Colonial trade also reshaped agricultural priorities. European powers reorganized farming systems to favor export crops such as cocoa, coffee, and tea. In Ghana and Ivory Coast, cocoa production expanded under colonial administration. In Kenya, British policies promoted tea cultivation. While these crops were primarily grown for export, they gradually became part of local consumption patterns. Tea drinking, for example, is now deeply woven into East African social life.
The movement of people also influenced cuisine. The transatlantic slave trade displaced millions of Africans, carrying African cooking techniques to the Americas. Over time, ingredients and culinary practices traveled back across the Atlantic, creating shared food traditions between West Africa, the Caribbean, and Brazil. In East Africa, Indian laborers brought by the British introduced chapati and spice blends that became integrated into local diets.
Urbanization further accelerated change. Colonial cities such as Lagos and Dakar became centers where imported wheat flour, sugar, and processed goods entered daily life. Bread and sweetened beverages, once foreign, became common breakfast staples in many African households.
Despite these transformations, indigenous foods never disappeared. Yam remains native to West Africa. Millet and sorghum continue to be grown. Oil palm and African rice are deeply rooted in local history. Colonial trade did not erase African food culture; it layered new influences onto existing foundations.

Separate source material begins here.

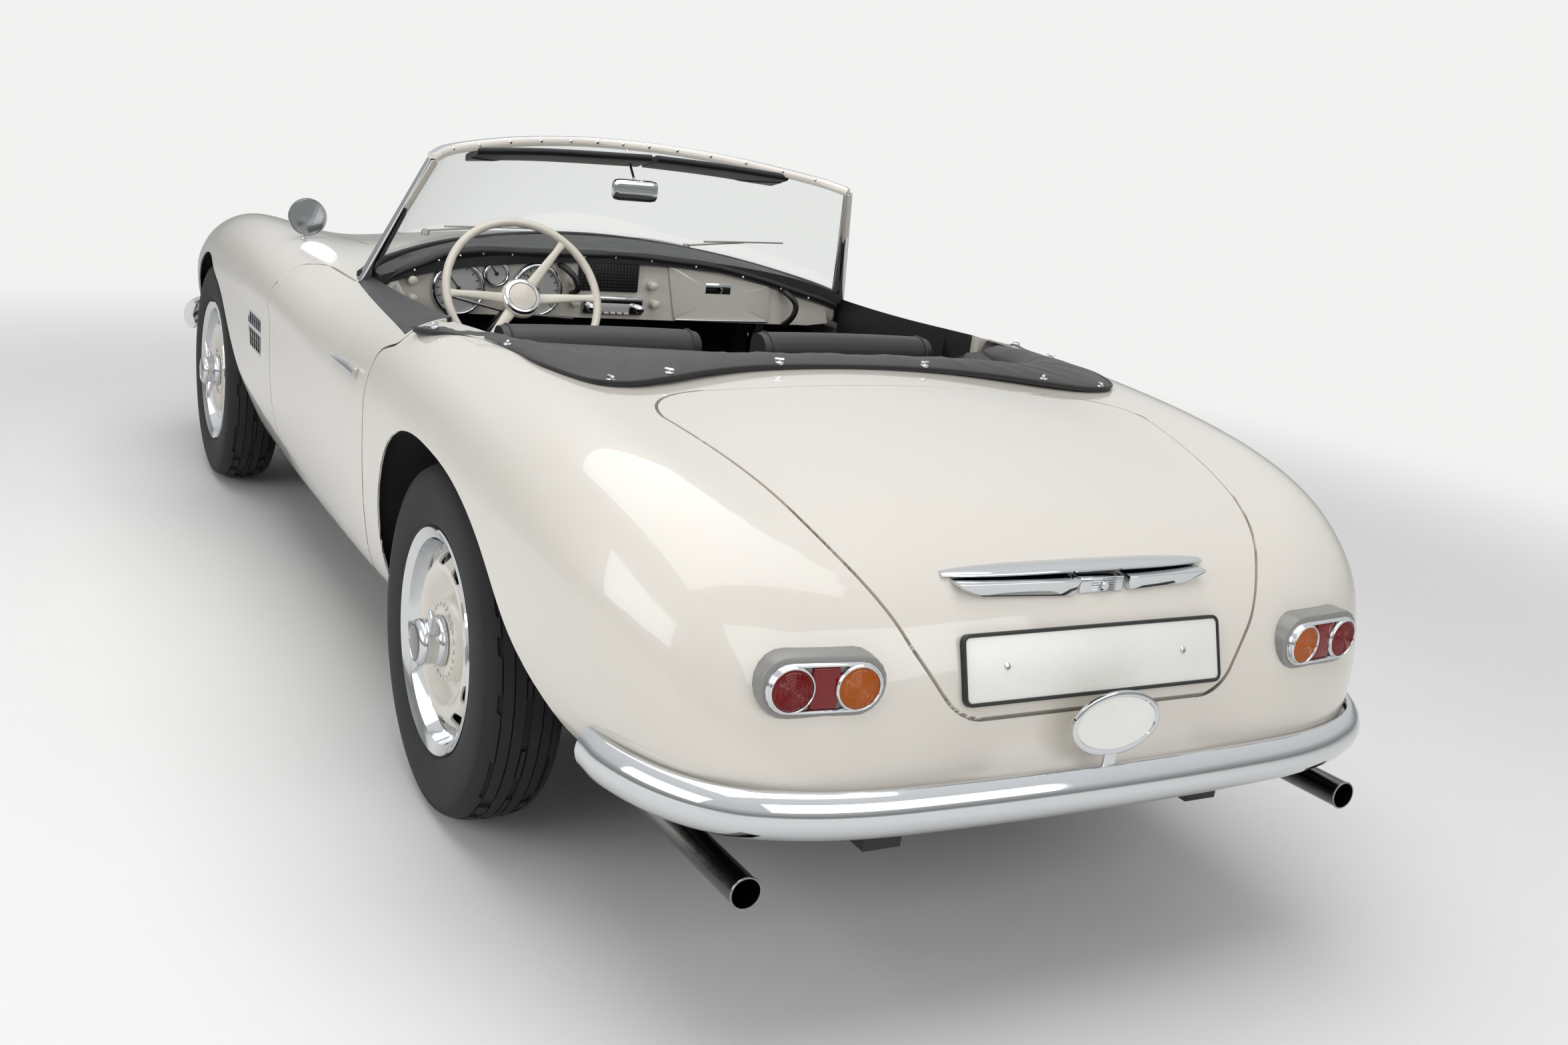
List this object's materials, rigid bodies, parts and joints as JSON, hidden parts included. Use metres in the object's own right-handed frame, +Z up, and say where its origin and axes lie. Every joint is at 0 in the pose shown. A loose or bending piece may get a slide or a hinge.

Modern African cuisine is therefore neither purely pre-colonial nor purely colonial. It is the product of adaptation, resilience, and creativity. Crops introduced through colonial trade were not passively adopted, they were reinterpreted and transformed. What began as foreign became familiar. What arrived through global exchange became local identity.
Understanding this complexity does not diminish authenticity. Instead, it reveals Africa’s long history of connection to the wider world. The plate of food eaten today tells a story of movement, exchange, and innovation a reminder that culture evolves, and in doing so, becomes uniquely its own.